In vehicles, predominantly permanently energized, d.c. current motors are used for the powering of heating, ventilation and air conditioning blowers. To achieve the necessary variation in the output of the blower motor wire-wound or printed series power resistors are used.
The power dissipated by the series resistors amounts to, depending on the characteristics of the blower, up to 25% of the electric power input into the blower motor, when the motor is run at its maximum output. The series resistors are disposed, preferably, in the path of the air current of the blower, to dissipate the heat generated by the series resistors.
In case of heavy, blocked or short circuited blower motors, the power dissipation of the series connected resistors increases greatly, while the ability of the system to cool the resistors decreases at the same time. The short circuit current limited by the series resistor, however, is generally not sufficient to trigger the fuse of the blower circuit.

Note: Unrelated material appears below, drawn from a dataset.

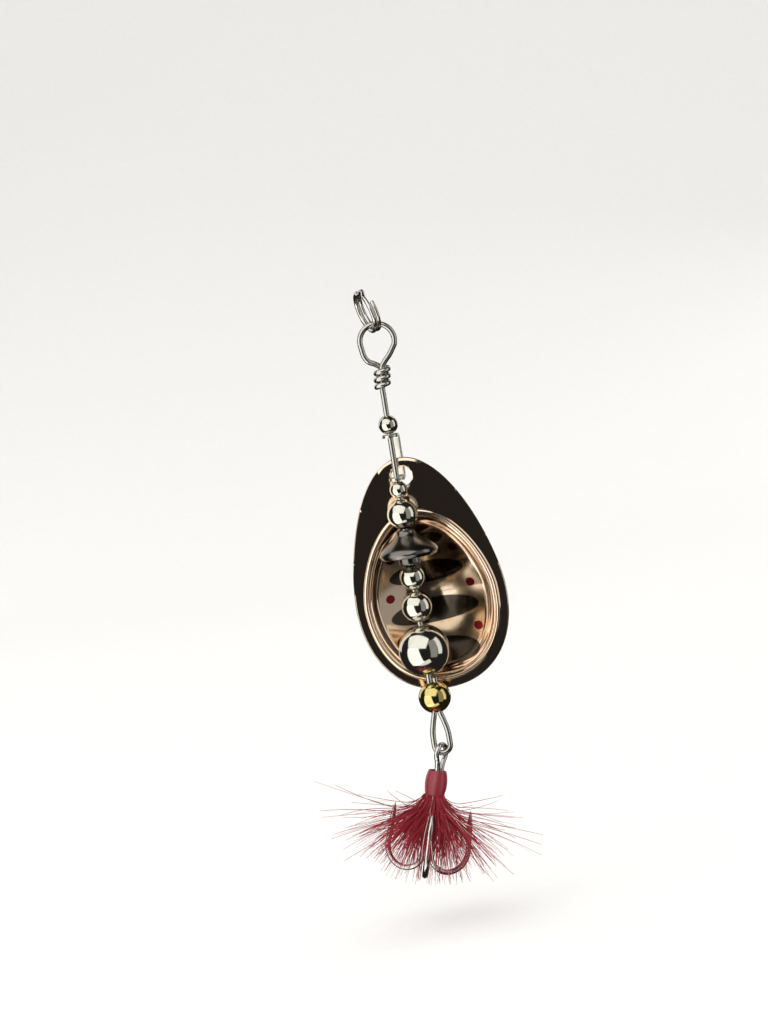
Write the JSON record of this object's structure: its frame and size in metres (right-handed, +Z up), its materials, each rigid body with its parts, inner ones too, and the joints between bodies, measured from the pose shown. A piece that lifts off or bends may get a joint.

It is known in the art to protect series resistors from damage, destruction or fire, by using high temperature resistant materials from which to make the series resistor and from which to make the materials surrounding the series resistor in the circuit, as well as to protect the place in the circuit surrounding the resistors against penetration by and deposit of combustible foreign bodies. Furthermore, greatly enlarged series resistors are used, which are designed for their ability to cope with short circuits, in case no air current is present to cool the resistors. In these circumstances, however, the series resistors cannot be housed, in most cases, in compactly built heating and blower housings made of thermoplastic plastics. Beside the additional construction space, additional masking and cabling will be necessary.
It is also known to equip series resistors with an excess-temperature switch, which switches the voltage supply directly to the load, thus causing the safety fuse of the blower circuit to respond.
Furthermore, guard switches with reconnecting locks are known, which interrupt the circuit at the series resistor because of excess current and/or excess temperature. These measures require a considerable expenditure of time for the adjusting and checking of the temperature and/or current-dependent switching function. Because of the possibility of the contacts becoming contaminated or coming loose over many years of inoperation, these extra switches may not provide a reliable safety mechanism, or with regard to contact welding.
In case of other known circuits, additional melting or soldering safety devices to protect the resistor circuit have been provided. They are also partly integrated directly into the series resistor. When activated, these safety devices are irreversibly altered; thus their safety function cannot be checked.
In case of expensive, electronic protective circuits, relays or power semiconductors are provided which interrupt the circuit. The turnoff signal results from a temperature, current, voltage or resistance measurement or from a combination of these values. Such protective circuits require sensors which sense the indicated values of a particular variable to be measured, electronic utilization of the indicated value, and a switching member; such protective circuits are expensive and require additional construction space and additional cablings.